- Japanese arcade flyer
- Developer: Zilec-Zenitone
- Publishers: JP: Jaleco; UK: Zilec-Zenitone;
- Platform: Arcade
- Release: JP: June 1982; EU: September 1982;
- Genre: Puzzle
- Modes: Single-player, multiplayer

= Check Man =

1982 video game

Check Man is a 1982 puzzle video game developed and published by Zilec-Zenitone for arcades. It was released in Japan by Jaleco in June 1982 and in the United Kingdom in September 1982. The game uses the Namco Galaxian arcade board.

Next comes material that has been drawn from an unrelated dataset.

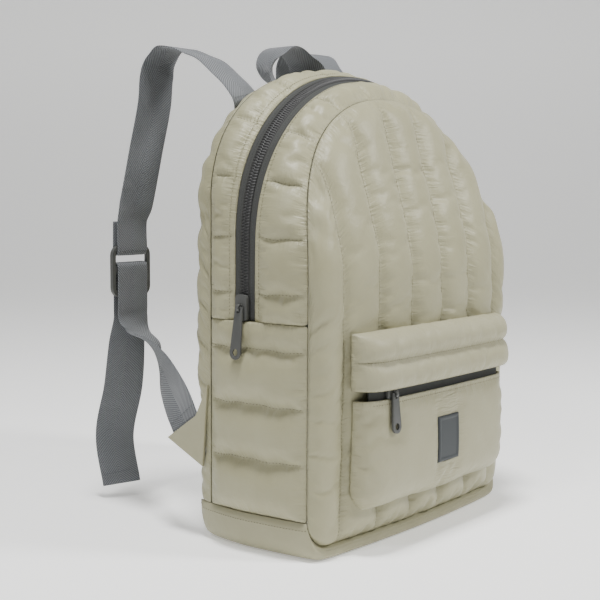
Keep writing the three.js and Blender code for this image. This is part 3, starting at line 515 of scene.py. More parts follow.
# Stations along the shell: the ends, every quilt line between, and even steps; marks the quilt lines
def quiltStations(start, end, steps):
    channels = shellSizes["channels"]
    lines = np.arange(1, channels) / channels
    lines = lines[(lines > start + 0.2 / channels) & (lines < end - 0.2 / channels)]
    stops = np.concatenate([[start], lines, [end]])
    parts = [np.linspace(a, b, max(2, round(steps * (b - a) * channels)) + 1)[:-1]
             for a, b in zip(stops, stops[1:])]
    stations = np.concatenate([*parts, [end]])
    onLine = np.isin(stations, lines)
    return stations, onLine


gussetLook = {
    "steps": 13, "crown": 7.5, "valley": 0.1, "startPuff": 0.5, "weltRise": 1.6, "waver": 1.1, "wall": 2.4,
    "growth": (0.10, 0.05, 0.10), "pressure": 7.0, "cap": 10.0, "columnStep": 4.0,
}
stitchRoutes = {"shell": [], "webbing": []}   # each entry: route, normals, pitch and thickness in mm


# Wavering of a stitch line, as the thread draws the cloth up: two sines of unlike length, in millimetres
def waver(distance, size, phase):
    return size * (0.6 * np.sin(distance / 9.0 + phase) + 0.4 * np.sin(distance / 4.1 + 2.3 * phase))


def gussetStrip(name, stations, onLine, shares, edges, weltColumns, material):
    look = gussetLook
    start, end = edges(stations)
    offset = start[:, None] + (end - start)[:, None] * shares[None, :]
    along = np.broadcast_to(stations[:, None], offset.shape)
    seams = 1 - (2 * shares[None, :] - 1) ** 4
    channel = channelRise((1 - np.abs(2 * along - 1)) * shellSizes["channels"] / 2)
    lift = look["crown"] * seams * (look["valley"] + (1 - look["valley"]) * look["startPuff"] * channel)
    distance = np.cumsum(np.full(len(shares), look["columnStep"]))
    sway = np.zeros_like(offset)
    for count, row in enumerate(np.flatnonzero(onLine)):
        sway[row] = waver(distance, look["waver"], count) * (seams[0] > 0)
    normal = shellNormal(along, offset)
    base = shellPoint(along, offset)
    ahead, behind = [shellPoint(np.clip(along + step, 0, 1), offset) for step in (0.002, -0.002)]
    run = unit(ahead - behind)
    pinned = np.zeros(offset.shape, bool)
    pinned[[0, -1]] = True
    pinned[:, [0, -1]] = True
    pinned[onLine] = True
    for column in weltColumns:
        lift[:, column] = np.minimum(lift[:, column], look["weltRise"])
        pinned[:, column] = True
    rest = (base + normal * lift[..., None] + run * sway[..., None]) * mm
    inner = (base - normal * look["wall"]) * mm
    outer = puff(name, rest, inner, pinned, look["growth"], look["pressure"], look["cap"])
    piece = closedSheet(name, outer, inner, material, pinned=pinned)
    for row in np.flatnonzero(onLine):
        stitchRoutes["shell"].append((rest[row, 1:-1], normal[row, 1:-1], 3.4, 0.55))
    for column in weltColumns:
        stitchRoutes["shell"].append((rest[1:-1, column], normal[1:-1, column], 3.0, 0.6))
    return piece


# Edges of the gusset's strips, as distances from the zip line: negative ones lie towards the front seam
def frontEdge(along):
    return shellSizes["seamGap"] - np.linalg.norm(zipRim(along) - frontRim(along), axis=-1)


def rearEdge(along):
    return np.linalg.norm(zipRim(along) - rearRim(along), axis=-1) - shellSizes["seamGap"]


def addGusset(material):
    sizes = shellSizes
    zipEnd = heightToAlong(sizes["zipEnd"])
    footGap = heightToAlong(sizes["baseSeam"] + sizes["seamGap"])
    stations, onLine = quiltStations(zipEnd + footGap, 1 - zipEnd - footGap, gussetLook["steps"])
    frontShares = np.concatenate([np.linspace(0, 0.86, 12), [0.9, 0.95, 1.0]])
    rearShares = np.concatenate([[0, 0.08, 0.17], np.linspace(0.28, 1, 6)])
    tape = sizes["tapeEdge"]
    pieces = {
        "gusset_front_arch": gussetStrip(
            "frontArch", stations, onLine, frontShares,
            lambda along: (frontEdge(along), np.full_like(along, -tape)), [12], material),
        "gusset_rear_arch": gussetStrip(
            "rearArch", stations, onLine, rearShares,
            lambda along: (np.full_like(along, tape), rearEdge(along)), [2], material),
    }
    climbs, onSideLine = quiltStations(footGap, zipEnd - footGap, gussetLook["steps"])
    for node, mirror in (("side_panel_left", False), ("side_panel_right", True)):
        sideStations = 1 - climbs if mirror else climbs
        pieces[node] = gussetStrip(
            "sideRight" if mirror else "sideLeft", sideStations, onSideLine, np.linspace(0, 1, 27),
            lambda along: (frontEdge(along), rearEdge(along)), [], material)
    for node, piece in pieces.items():
        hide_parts(node)
        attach(piece, "bag")
    print("gusset and sides quilted")


panelLook = {
    "quiltPitch": 48.0, "lines": 6, "bulge": 17.0, "puff": 5.5, "edgeRound": 26.0, "edgeThickness": 1.4,
    "startPuff": 0.4, "growth": (0.10, 0.07, 0.05), "pressure": 6.5, "cap": 8.0, "wall": 4.0, "rowsHigh": 96,
}


def frontFoot(x):
    radius = shellSizes["baseSeam"] - shellSizes["bottomSeam"]
    run = np.maximum(0, np.abs(x) - (shellSizes["front"][0] - radius))
    return shellSizes["baseSeam"] - np.sqrt(np.maximum(0, radius ** 2 - run ** 2))


def frontBulgeAt(x, up):
    belly = 0.62 + 0.38 * np.sin(math.pi * np.minimum(1, up * 0.92) ** 0.9)
    return panelLook["bulge"] * belly * (1 - 0.28 * (x / shellSizes["front"][0]) ** 2)


# Front panel: it rolls back to the seam on a quarter circle, bulges lowest down, dips at each quilt line
def frontPanelPlace(x, z, puffShare):
    look = panelLook
    top, foot = archHeight(shellSizes["front"], x), frontFoot(x)
    inward = np.minimum(np.minimum(shellSizes["front"][0] - np.abs(x), (top - z) * 0.8), (z - foot) * 1.6)
    roll = np.sqrt(1 - (1 - np.clip(inward / look["edgeRound"], 0, 1)) ** 2)
    channel = channelRise(np.abs(x) / look["quiltPitch"] + 0.5)
    depth = frontBulgeAt(x, np.clip((z - foot) / (top - foot), 0, 1)) + look["puff"] * puffShare * channel
    return frontSeamPlace(x, z) - np.maximum(look["edgeThickness"], roll * depth)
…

Developed with the involvement of the Stamper brothers, it was one of the first British video games to be successful in overseas markets, particularly Japan.

==Gameplay==
The screen is broken up into 14 x 13 tiles or checks. When the player passes over the tiles, they disappear so each tile can only be walked over once per level. Some tiles are taken up by skull and crossbones which kill the player if walked into. The skulls turn to time bombs one at a time and the player must walk over them to defuse them before they explode. They must avoid the skulls and make sure they do not block off a possible future route by circling it. Some tiles are also flags which can be collected for bonus points. When all skulls have turned to bombs and been defused, the level is complete and begins again at a harder level. As the game develops, stomping boots are introduced that move around the playing area. These are also deadly to the player.

==Legacy==
There were no official ports to home systems but Check Man was cloned as Danger UXB (Micro Power) for the Acorn Electron and BBC Micro, Timebomb (CDS Microsystems) for the ZX Spectrum, Gridtrap for the Commodore 64, and Kick It (Aackosoft) for MSX.